• PROBLEM DETAILS: Collect all the lines that mention the word "before".

• AVAILABLE DATA:
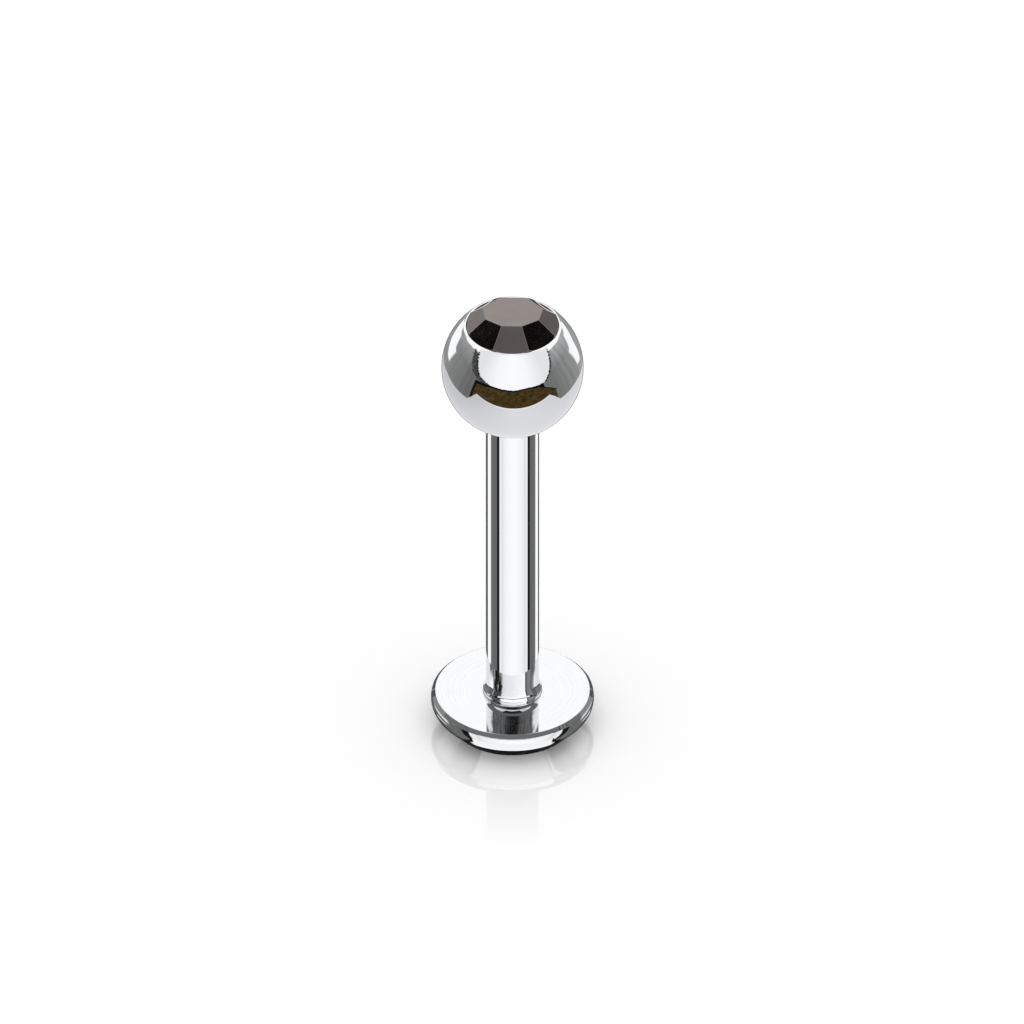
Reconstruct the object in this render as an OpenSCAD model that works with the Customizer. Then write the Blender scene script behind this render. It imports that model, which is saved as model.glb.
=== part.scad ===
// Labret stud: a post with a flat back disc, a screw-on ball and a cut stone set in the ball.
// Millimetres, +Z up along the post. The origin is the centre of the disc's underside, where it stands,
// and the front of the stone faces -Y.

/* [Post] */
// Diameter of the smooth post, 14 gauge
post_d = 1.6; // [1.2:0.05:2]
// Length of smooth post between the disc and the ball
wear_len = 10; // [5:0.5:16]
// Rounding of the shoulder that the ball seats on
shoulder_round = 0.03; // [0.02:0.005:0.05]

/* [Disc] */
// Widest diameter of the back disc
disc_d = 4.9; // [4:0.1:7]
// Thickness of the disc
disc_h = 1.1; // [0.8:0.05:1.5]
// Diameter of the flat foot under the disc
foot_d = 3.71; // [2.5:0.01:3.8]
// Radius of the round upper part of the side, which tapers straight to the foot below it
side_round = 0.5; // [0.4:0.05:0.7]
// Depth of the widest line of the side below the flat face
disc_widest_depth = 0.26; // [0.2:0.01:0.4]
// Width of the bevel round the flat face, seen from above
bevel_w = 0.105; // [0.05:0.005:0.2]
// Height of that bevel
bevel_h = 0.1; // [0.05:0.005:0.15]

/* [Weld collar] */
// How far the collar at the foot of the post stands out from it
collar_w = 0.085; // [0.06:0.005:0.15]
// Height of the collar's rounded edge
collar_h = 0.14; // [0.1:0.01:0.2]
// Height of the flare from the collar up to the post
flare_h = 0.3; // [0.15:0.01:0.5]

/* [Thread] */
// How far the thread's crest lies inside the surface of the post
thread_step = 0.07; // [0.06:0.005:0.1]
// Rise of the thread in one turn
thread_pitch = 0.35; // [0.3:0.01:0.4]
// Depth of the thread
thread_depth = 0.17; // [0.12:0.01:0.2]
// Length of the threaded end up to its domed tip
thread_len = 1.42; // [1.2:0.01:1.6]
// Height of the domed tip
tip_h = 0.43; // [0.3:0.01:0.5]

/* [Ball] */
// Diameter of the ball
ball_d = 4.25; // [4:0.05:6]
// How far the flat that seats on the post's shoulder reaches past the post
seat_margin = 0.15; // [0.05:0.01:0.25]
// Gap all round between the two threads
thread_gap = 0.015; // [0.01:0.005:0.03]
// Depth of the grooves of the thread in the ball
groove_depth = 0.1; // [0.05:0.01:0.15]
// Free depth of the hole past the tip of the post
hole_spare = 0.1; // [0.05:0.01:0.2]

/* [Stone and its cup] */
// Diameter of the cup that the stone sits in
cup_d = 2.78; // [2.4:0.02:3]
// Width of the flat lip round the cup
lip_w = 0.055; // [0.03:0.005:0.08]
// How far the stone's girdle lies below the lip
girdle_drop = 0.03; // [0:0.005:0.05]
// How far the cup and its stone lean to the front from square to the thread
cup_lean = 1.5; // [0:0.5:3]
// Gap all round between the stone and its cup
stone_gap = 0.015; // [0.01:0.005:0.03]
// Width of the octagonal table across its flats
table_w = 1.7; // [1.3:0.05:1.9]
// How far the table leans back from square to the cup, as it was cut
table_lean = 8; // [0:1:10]
// Slope of the crown facets from level
crown_angle = 41; // [35:1:45]
// Slope of the pavilion facets from level
pavilion_angle = 35; // [30:1:38]
// Thickness of the girdle where it is thinnest
girdle_h = 0.08; // [0.05:0.01:0.12]
// Width across the flats of the small flat under the stone
culet_w = 0.3; // [0.2:0.05:0.5]
// Turn of the stone about its axis
stone_turn = -2; // [-22:1:22]

/* [Hidden] */
$fn = 96;

// A cut runs this far past the outside of what it cuts, and a joined piece this far into the other
over = 1;

// The post
post_r = post_d / 2;
face_z = disc_h;
shoulder_z = face_z + wear_len;

// The disc: its side is an arc through the widest line, and a straight taper that leaves the arc
// smoothly and ends at the edge of the foot
disc_r = disc_d / 2;
foot_r = foot_d / 2;
widest_z = face_z - disc_widest_depth;
side_axis_r = disc_r - side_round;
crease_z = face_z - bevel_h;
crease_r = side_axis_r + sqrt(pow(side_round, 2) - pow(crease_z - widest_z, 2));
face_r = crease_r - bevel_w;
arc_away = norm([side_axis_r - foot_r, widest_z]);
taper_angle = atan2(widest_z, side_axis_r - foot_r) - asin(side_round / arc_away);
taper_len = sqrt(pow(arc_away, 2) - pow(side_round, 2));
taper_top = [foot_r + taper_len * cos(taper_angle), taper_len * sin(taper_angle)];

// The weld collar: its round edge is a little over half as large as the collar is high, so it meets
// the disc's face at an angle. The flare springs from that edge, 30 degrees from its top.
collar_r = post_r + collar_w;
collar_edge = 0.55 * collar_h;
collar_edge_z = collar_h - collar_edge;
spring_angle = 30;
flare_w = collar_w - collar_edge * (1 - sin(spring_angle));
flare_top_z = collar_edge_z + collar_edge * cos(spring_angle) + flare_h;
flare_r = (pow(flare_w, 2) + pow(flare_h, 2)) / (2 * flare_w);

// The thread: a ridge wound round the core of the post, and the like groove in the ball
ridge_steps = 24;
ridge_fade = 0.35;
ridge_root_w = 0.83 * thread_pitch;
ridge_crest_w = 0.14 * thread_pitch;
ridge_sunk = 0.18 * thread_depth;
ridge_rise = thread_len - thread_pitch;
thread_r = post_r - thread_step;
core_r = thread_r - thread_depth;
tip_r = (pow(core_r, 2) + pow(tip_h, 2)) / (2 * tip_h);

// The ball stands on the shoulder with a flat, which gives its height
ball_r = ball_d / 2;
seat_r = post_r + seat_margin;
ball_z = shoulder_z + sqrt(pow(ball_r, 2) - pow(seat_r, 2));
hole_r = thread_r + thread_gap;
hole_depth = thread_len + tip_h + hole_spare;
groove_lead = thread_pitch / 3;

// The stone, from the lip of its cup down
cup_r = cup_d / 2;
lip_r = cup_r + lip_w;
lip_top_z = ball_z + sqrt(pow(ball_r, 2) - pow(lip_r, 2));
stone_r = cup_r - stone_gap;
girdle_top_z = lip_top_z - girdle_drop;
girdle_low_z = girdle_top_z - girdle_h;
table_z = girdle_top_z + (stone_r - table_w / 2) * tan(crown_angle);
pavilion_h = (stone_r - culet_w / 2) * tan(pavilion_angle);
culet_z = girdle_low_z - pavilion_h;
facets = 8;
corner = 1 / cos(180 / facets);

// The cone under the stone follows the ridges between the pavilion's facets
ridge_slope = tan(pavilion_angle) / corner;
cup_floor_z = culet_z - 2 * stone_gap;
cup_floor_r = culet_w / 2 * corner;
cup_seat_z = cup_floor_z + (cup_r - cup_floor_r) * ridge_slope;

// The crown's facets run on above the table, up to this width, and the table is cut through them
uncut_w = table_w / 2;
uncut_top_z = table_z + (table_w - uncut_w) / 2 * tan(crown_angle);

steel = [0.78, 0.79, 0.80];
dark_stone = [0.22, 0.20, 0.20];

// How much of its full height the thread's ridge has: it fades in and out at its ends
function ridge_share(turn, turns) =
    max(0.04, min(1, turn / ridge_fade, (turns - turn) / ridge_fade));

// One section of the ridge: two points sunk in the surface it winds round, and two at its crest
function ridge_section(turn, turns, base_r, depth) =
    let (
        share = ridge_share(turn, turns),
        root = ridge_root_w / 2,
        crest = root + (ridge_crest_w / 2 - root) * share,
        in_r = base_r - ridge_sunk,
        out_r = base_r + depth * share,
        mid_z = turn * thread_pitch,
        angle = turn * 360
    )
    [
        for (p = [[in_r, -root], [out_r, -crest], [out_r, crest], [in_r, root]])
            [p[0] * cos(angle), p[0] * sin(angle), mid_z + p[1]]
    ];

// The ridge wound upwards round the Z axis, as a closed band through all of its sections
module wound_ridge(base_r, depth) {
    turns = ridge_rise / thread_pitch;
    steps = ceil(turns * ridge_steps);
    points = [
        for (i = [0:steps]) each ridge_section(turns * i / steps, turns, base_r, depth)
    ];
    sides = [
        for (i = [0:steps - 1]) for (k = [0:3])
            let (a = 4 * i + k, b = 4 * i + (k + 1) % 4)
            each [[a, b, a + 4], [b, b + 4, a + 4]]
    ];
    last = 4 * steps;
    ends = [[3, 2, 1, 0], [last, last + 1, last + 2, last + 3]];
    polyhedron(points = points, faces = concat(sides, ends), convexity = 8);
}

// Half section of the disc: flat foot, tapered side that is round above, bevel and flat face
module disc_section() {
    intersection() {
        union() {
            polygon([
                [0, 0],
                [foot_r, 0],
                taper_top,
                [side_axis_r, widest_z],
                [side_axis_r, face_z],
                [0, face_z]
            ]);
            translate([side_axis_r, widest_z]) circle(r = side_round);
        }
        polygon([
            [0, 0],
            [disc_d, 0],
            [disc_d, crease_z - bevel_h / 2],
            [crease_r + bevel_w / 2, crease_z - bevel_h / 2],
            [face_r, face_z],
            [0, face_z]
        ]);
    }
}

// Half section of the weld collar: its rounded edge, and the flare that runs up into the post
module collar_section() {
    square([collar_r - collar_edge, collar_h]);
    intersection() {
        translate([collar_r - collar_edge, collar_edge_z]) circle(r = collar_edge);
        square([collar_r, collar_h]);
    }
    difference() {
        translate([0, collar_edge_z]) square([post_r + flare_w, flare_top_z - collar_edge_z]);
        translate([post_r + flare_r, flare_top_z]) circle(r = flare_r);
    }
}

// Half section of the rounded shoulder at the top of the smooth post
module shoulder_section() {
    square([post_r - shoulder_round, shoulder_round]);
    intersection() {
        translate([post_r - shoulder_round, 0]) circle(r = shoulder_round);
        square([post_r, shoulder_round]);
    }
}

// Half section of the thread's core with its domed tip
module core_section() {
    translate([0, -over]) square([core_r, over + thread_len]);
    intersection() {
        translate([0, thread_len + tip_h - tip_r]) circle(r = tip_r);
        square([core_r, thread_len + tip_h]);
    }
}

// The end of the post that screws into the ball
module threaded_end() {
    rotate_extrude() core_section();
    translate([0, 0, thread_pitch / 2]) wound_ridge(core_r, thread_depth);
}

module post_and_disc() {
    color(steel) union() {
        rotate_extrude() disc_section();
        translate([0, 0, face_z]) rotate_extrude() collar_section();
        cylinder(r = post_r, h = shoulder_z - shoulder_round);
        translate([0, 0, shoulder_z - shoulder_round]) rotate_extrude() shoulder_section();
        translate([0, 0, shoulder_z]) threaded_end();
    }
}

// The hole that the threaded end screws into, cut upwards from the shoulder's height
module threaded_hole() {
    translate([0, 0, -over]) cylinder(r = hole_r, h = over + hole_depth);
    translate([0, 0, groove_lead + thread_pitch / 2]) wound_ridge(hole_r, groove_depth);
}

// The cup with its flat lip, and the cone under the stone
module cup() {
    open_z = ball_z + ball_r + over;
    rotate_extrude() polygon([
        [0, cup_floor_z],
        [cup_floor_r, cup_floor_z],
        [cup_r, cup_seat_z],
        [cup_r, lip_top_z],
        [lip_r, lip_top_z],
        [lip_r, open_z],
        [0, open_z]
    ]);
}

// Leans the cup or the stone about the centre of the ball, so that the lip stays round on it
module leant() {
    translate([0, 0, ball_z]) rotate([cup_lean, 0, 0]) translate([0, 0, -ball_z]) children();
}

module ball() {
    color(steel) difference() {
        translate([0, 0, ball_z]) sphere(r = ball_r);
        translate([0, 0, shoulder_z - over]) cylinder(r = ball_r, h = over);
        translate([0, 0, shoulder_z]) threaded_hole();
        leant() cup();
    }
}

// A closed form of flat facets round the Z axis, with a flat side towards -Y. Each ring
// is half the width across its flats and its height, from the lowest ring up.
module cut_form(rings) {
    top = facets * (len(rings) - 1);
    points = [
        for (ring = rings) for (k = [0:facets - 1])
            let (angle = (k + 0.5) * 360 / facets, r = ring[0] * corner)
            [r * cos(angle), r * sin(angle), ring[1]]
    ];
    sides = [
        for (i = [0:len(rings) - 2]) for (k = [0:facets - 1])
            let (a = facets * i + k, b = facets * i + (k + 1) % facets)
            [a, a + facets, b + facets, b]
    ];
    low_face = [for (k = [0:facets - 1]) k];
    high_face = [for (k = [0:facets - 1]) top + facets - 1 - k];
    polyhedron(points = points, faces = concat(sides, [low_face, high_face]));
}

// The space under the plane of the table, whose front is its higher side
module under_table() {
    translate([0, 0, table_z]) rotate([-table_lean, 0, 0])
        translate([-cup_d, -cup_d, -cup_d]) cube([2 * cup_d, 2 * cup_d, cup_d]);
}

module stone() {
    color(dark_stone) leant() intersection() {
        translate([0, 0, culet_z - over]) cylinder(r = stone_r, h = uncut_top_z - culet_z + 2 * over);
        rotate([0, 0, stone_turn]) cut_form([
            [culet_w / 2, culet_z],
            [stone_r, girdle_low_z],
            [stone_r, girdle_top_z],
            [uncut_w / 2, uncut_top_z]
        ]);
        under_table();
    }
}

post_and_disc();
ball();
stone();
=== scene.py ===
"""Looks of the labret stud: polished steel post, disc and ball, a dark cut stone, and a white studio.

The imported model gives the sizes; every length here is in metres, with +Z up along the post and the
front of the stone towards -Y.
"""

import math

import bmesh
import bpy
from mathutils import Matrix, Vector


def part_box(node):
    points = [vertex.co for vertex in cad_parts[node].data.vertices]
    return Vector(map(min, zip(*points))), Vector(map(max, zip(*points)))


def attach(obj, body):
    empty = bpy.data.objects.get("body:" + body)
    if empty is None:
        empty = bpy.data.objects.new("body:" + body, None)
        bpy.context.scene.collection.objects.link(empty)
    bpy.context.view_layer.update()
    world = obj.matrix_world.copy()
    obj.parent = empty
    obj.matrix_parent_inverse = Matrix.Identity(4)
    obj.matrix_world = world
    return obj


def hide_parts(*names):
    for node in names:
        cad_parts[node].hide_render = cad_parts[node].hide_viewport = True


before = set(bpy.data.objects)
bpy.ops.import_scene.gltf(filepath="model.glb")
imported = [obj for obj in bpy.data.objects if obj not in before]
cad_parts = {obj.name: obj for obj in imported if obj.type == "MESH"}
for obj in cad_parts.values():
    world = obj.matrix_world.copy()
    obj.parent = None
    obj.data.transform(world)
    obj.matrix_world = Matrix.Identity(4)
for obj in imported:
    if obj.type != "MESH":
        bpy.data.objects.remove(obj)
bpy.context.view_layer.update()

MM = 0.001
SEGMENTS = 192

# Sizes that the boxes of the nodes give
post_low, post_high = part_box("post_and_disc")
ball_low, ball_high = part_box("ball")
stone_low, stone_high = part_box("stone")
disc_r = (post_high.x - post_low.x) / 2
tip_z = post_high.z
shoulder_z = ball_low.z
ball_r = (ball_high.x - ball_low.x) / 2
stone_r = (stone_high.x - stone_low.x) / 2

# The post, and how far its sharp edges are rounded
post_r = 0.8 * MM
post_edge = 0.02 * MM

# The disc
disc_h = 1.1 * MM
foot_r = 1.855 * MM
side_round = 0.5 * MM
widest_depth = 0.26 * MM
bevel_w = 0.105 * MM
bevel_h = 0.1 * MM
face_z = disc_h
widest_z = face_z - widest_depth
crease_z = face_z - bevel_h
side_axis_r = disc_r - side_round
crease_r = side_axis_r + math.sqrt(side_round**2 - (crease_z - widest_z) ** 2)
arc_away = math.hypot(side_axis_r - foot_r, widest_z)
taper_angle = math.atan2(widest_z, side_axis_r - foot_r) - math.asin(side_round / arc_away)
face_r = crease_r - bevel_w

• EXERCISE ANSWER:
before = set(bpy.data.objects)
imported = [obj for obj in bpy.data.objects if obj not in before]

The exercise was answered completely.